── Given material ──
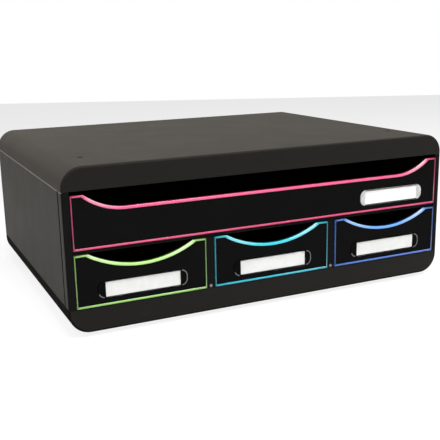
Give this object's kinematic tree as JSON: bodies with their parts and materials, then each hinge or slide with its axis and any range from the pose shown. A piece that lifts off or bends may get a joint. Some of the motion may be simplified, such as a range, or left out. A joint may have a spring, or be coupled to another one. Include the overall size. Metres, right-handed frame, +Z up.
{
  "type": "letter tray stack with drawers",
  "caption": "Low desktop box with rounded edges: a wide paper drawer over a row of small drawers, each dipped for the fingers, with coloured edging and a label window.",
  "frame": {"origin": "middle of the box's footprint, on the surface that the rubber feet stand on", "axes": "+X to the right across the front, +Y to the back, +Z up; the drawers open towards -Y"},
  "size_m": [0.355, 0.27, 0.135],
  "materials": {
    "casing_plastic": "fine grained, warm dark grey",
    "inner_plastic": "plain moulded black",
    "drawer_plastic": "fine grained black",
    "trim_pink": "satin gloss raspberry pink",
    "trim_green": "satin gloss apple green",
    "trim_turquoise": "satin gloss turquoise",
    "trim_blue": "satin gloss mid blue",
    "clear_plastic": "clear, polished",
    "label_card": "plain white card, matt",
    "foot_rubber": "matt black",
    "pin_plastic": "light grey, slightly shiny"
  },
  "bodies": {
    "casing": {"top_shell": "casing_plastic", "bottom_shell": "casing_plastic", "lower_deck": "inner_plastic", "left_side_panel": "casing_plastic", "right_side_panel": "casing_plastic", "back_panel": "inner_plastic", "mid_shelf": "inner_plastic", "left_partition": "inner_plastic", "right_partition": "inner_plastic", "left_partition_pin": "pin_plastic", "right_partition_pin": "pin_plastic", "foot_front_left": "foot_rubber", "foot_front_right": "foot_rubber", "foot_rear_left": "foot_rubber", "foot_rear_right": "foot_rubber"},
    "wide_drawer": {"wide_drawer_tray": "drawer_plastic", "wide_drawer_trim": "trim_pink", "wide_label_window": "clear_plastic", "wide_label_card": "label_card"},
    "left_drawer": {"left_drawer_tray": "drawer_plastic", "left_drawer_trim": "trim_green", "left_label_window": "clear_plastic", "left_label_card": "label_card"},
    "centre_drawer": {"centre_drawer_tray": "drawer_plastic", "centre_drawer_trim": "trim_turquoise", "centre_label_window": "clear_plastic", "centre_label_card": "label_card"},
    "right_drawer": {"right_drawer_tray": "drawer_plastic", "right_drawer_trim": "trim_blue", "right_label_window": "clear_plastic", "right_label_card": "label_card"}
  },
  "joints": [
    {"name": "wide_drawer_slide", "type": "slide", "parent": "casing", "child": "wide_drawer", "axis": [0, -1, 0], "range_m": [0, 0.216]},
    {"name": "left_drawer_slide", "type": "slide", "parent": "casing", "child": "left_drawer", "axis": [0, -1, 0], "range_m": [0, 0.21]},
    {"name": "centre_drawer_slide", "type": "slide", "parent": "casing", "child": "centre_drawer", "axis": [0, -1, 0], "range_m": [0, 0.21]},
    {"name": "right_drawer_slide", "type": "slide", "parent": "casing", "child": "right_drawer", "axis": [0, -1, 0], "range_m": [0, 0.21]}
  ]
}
───
Every line above should be written out again exactly as it stands.

→ Result below
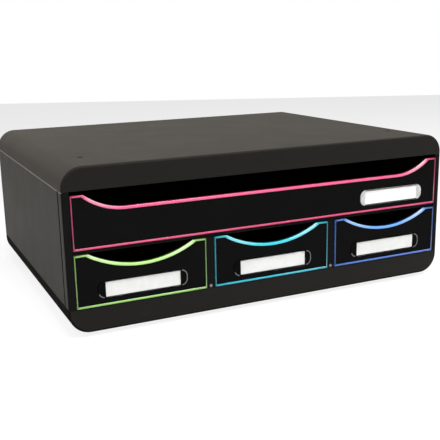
Give this object's kinematic tree as JSON: bodies with their parts and materials, then each hinge or slide with its axis and any range from the pose shown. A piece that lifts off or bends may get a joint. Some of the motion may be simplified, such as a range, or left out. A joint may have a spring, or be coupled to another one. Include the overall size. Metres, right-handed frame, +Z up.
{
  "type": "letter tray stack with drawers",
  "caption": "Low desktop box with rounded edges: a wide paper drawer over a row of small drawers, each dipped for the fingers, with coloured edging and a label window.",
  "frame": {"origin": "middle of the box's footprint, on the surface that the rubber feet stand on", "axes": "+X to the right across the front, +Y to the back, +Z up; the drawers open towards -Y"},
  "size_m": [0.355, 0.27, 0.135],
  "materials": {
    "casing_plastic": "fine grained, warm dark grey",
    "inner_plastic": "plain moulded black",
    "drawer_plastic": "fine grained black",
    "trim_pink": "satin gloss raspberry pink",
    "trim_green": "satin gloss apple green",
    "trim_turquoise": "satin gloss turquoise",
    "trim_blue": "satin gloss mid blue",
    "clear_plastic": "clear, polished",
    "label_card": "plain white card, matt",
    "foot_rubber": "matt black",
    "pin_plastic": "light grey, slightly shiny"
  },
  "bodies": {
    "casing": {"top_shell": "casing_plastic", "bottom_shell": "casing_plastic", "lower_deck": "inner_plastic", "left_side_panel": "casing_plastic", "right_side_panel": "casing_plastic", "back_panel": "inner_plastic", "mid_shelf": "inner_plastic", "left_partition": "inner_plastic", "right_partition": "inner_plastic", "left_partition_pin": "pin_plastic", "right_partition_pin": "pin_plastic", "foot_front_left": "foot_rubber", "foot_front_right": "foot_rubber", "foot_rear_left": "foot_rubber", "foot_rear_right": "foot_rubber"},
    "wide_drawer": {"wide_drawer_tray": "drawer_plastic", "wide_drawer_trim": "trim_pink", "wide_label_window": "clear_plastic", "wide_label_card": "label_card"},
    "left_drawer": {"left_drawer_tray": "drawer_plastic", "left_drawer_trim": "trim_green", "left_label_window": "clear_plastic", "left_label_card": "label_card"},
    "centre_drawer": {"centre_drawer_tray": "drawer_plastic", "centre_drawer_trim": "trim_turquoise", "centre_label_window": "clear_plastic", "centre_label_card": "label_card"},
    "right_drawer": {"right_drawer_tray": "drawer_plastic", "right_drawer_trim": "trim_blue", "right_label_window": "clear_plastic", "right_label_card": "label_card"}
  },
  "joints": [
    {"name": "wide_drawer_slide", "type": "slide", "parent": "casing", "child": "wide_drawer", "axis": [0, -1, 0], "range_m": [0, 0.216]},
    {"name": "left_drawer_slide", "type": "slide", "parent": "casing", "child": "left_drawer", "axis": [0, -1, 0], "range_m": [0, 0.21]},
    {"name": "centre_drawer_slide", "type": "slide", "parent": "casing", "child": "centre_drawer", "axis": [0, -1, 0], "range_m": [0, 0.21]},
    {"name": "right_drawer_slide", "type": "slide", "parent": "casing", "child": "right_drawer", "axis": [0, -1, 0], "range_m": [0, 0.21]}
  ]
}